From Radar Data to Public Alerts: The Full Warning Chain
The radar expansion is only one component of a broader alert delivery architecture the Union government has built in parallel. Working alongside the National Disaster Management Authority and the Centre for Development of Telematics, IMD now issues severe weather alerts through the SACHET platform, with State Disaster Management Authorities distributing warnings via SMS to targeted users, supplemented by access through the SACHET website, mobile app, and global platforms including Google and AccuWeather. Since August 2021, more than 9,342 crore SMS alerts have been sent nationally, with a single cyclone event, Cyclone Montha, prompting the dispatch of 77.64 crore SMS messages in one instance.
Odisha’s own track record in this space carries particular weight given its history as one of India’s most cyclone-exposed states. The state has spent decades strengthening its cyclone evacuation systems and disaster response protocols, earning global recognition for its ability to save lives during major storms including Cyclone Fani in 2019, a reputation the current radar expansion is designed to reinforce as the state pushes toward near-total inland and coastal weather surveillance coverage.

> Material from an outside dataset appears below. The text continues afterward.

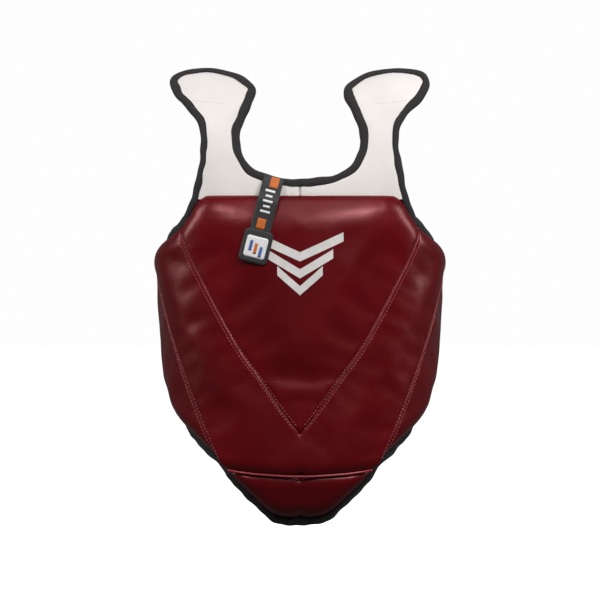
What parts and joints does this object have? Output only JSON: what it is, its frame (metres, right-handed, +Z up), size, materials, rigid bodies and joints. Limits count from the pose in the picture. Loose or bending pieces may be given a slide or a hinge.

What This Means Going Forward
With the Sambalpur radar nearing completion and Balasore, Bhubaneswar, and Puri targeted for commissioning within the current year, Odisha’s radar network is on a concrete and near-term timeline rather than a distant aspirational target. For a state that experiences the full spectrum of India’s extreme weather threats, cyclones along its coast, Nor’westers across its interior, flooding during the monsoon, and heatwaves in its western districts, the six-radar configuration represents an attempt to close weather surveillance gaps that have historically left inland and western regions considerably less monitored than the cyclone-prone coastline. Whether the expanded network delivers the three-hour advance warning capability officials are targeting will become clearer as each radar comes online through the remainder of the year, ahead of Odisha’s next cyclone and monsoon seasons.